I think a good part of the problem here is the verbose and crufty XML documentation syntax MS has foisted on us (JavaDoc wasn't much better either). The question of how to format it is, to a large degree, independent of how much is appropriate.
Using the XML format for comments is optional. You can use DOxygen or other tools that recognize different formats. Or write your own document extractor -- it isn't as hard as you might think to do a reasonable job and is a good learning experience.
The question of how much is more difficult. I think the idea of self-documenting code is fine, if you are digging in to maintain some code. If you are just a client, you shouldn't need to read the code to understand how a given function works. Lots of information is implicit in the data types and names, of course, but there is a great deal that is not. For instance, passing in a reference to an object tells you what is expected, but not how a null reference will be handled. Or in the OP's code, how any whitespace at the beginning or the end of the arguments are handled. I believe there is far more of this type of information that ought to be documented than is usually recognized.

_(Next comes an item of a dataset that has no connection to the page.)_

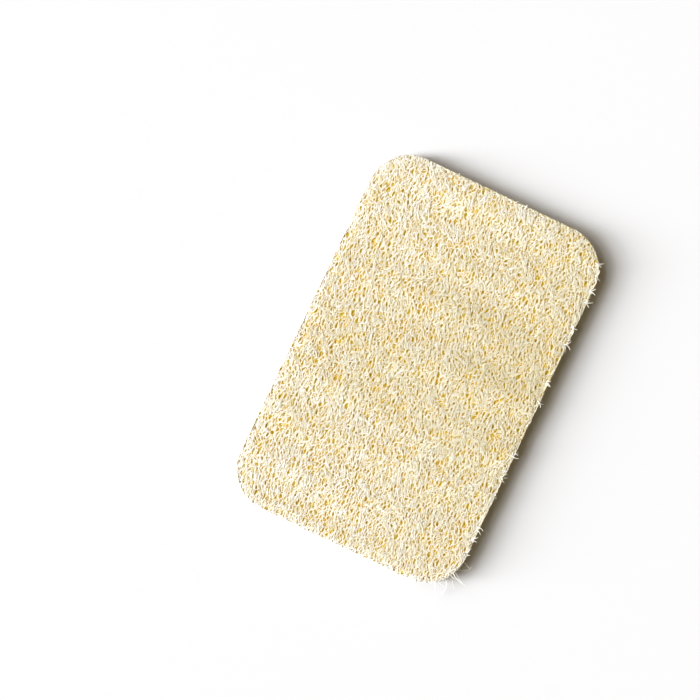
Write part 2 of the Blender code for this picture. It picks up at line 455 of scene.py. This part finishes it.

To me it requires natural language documentation to describe the purpose of the function as well as any pre- and post-conditions for the function, its arguments, and return values which cannot be expressed through the programming language syntax.
What you have shown is FAR TOO MUCH. Do your self a favour and delete it!
Code should first off be self documenting, through meaningful method and parameter names. In the example you have shown;
public Customer Add(Title Title, string FirstName, string MiddleInitial, string LastName) is perfectly understandable to the intent of what is happening, as is 'Count'.
Commenting such as this, as you pointed out, is purely noise around what is otherwise easy to read code. Most developers will sooner open up examine and use the code, than pile through obscure auto-generated API documentation. Everytime!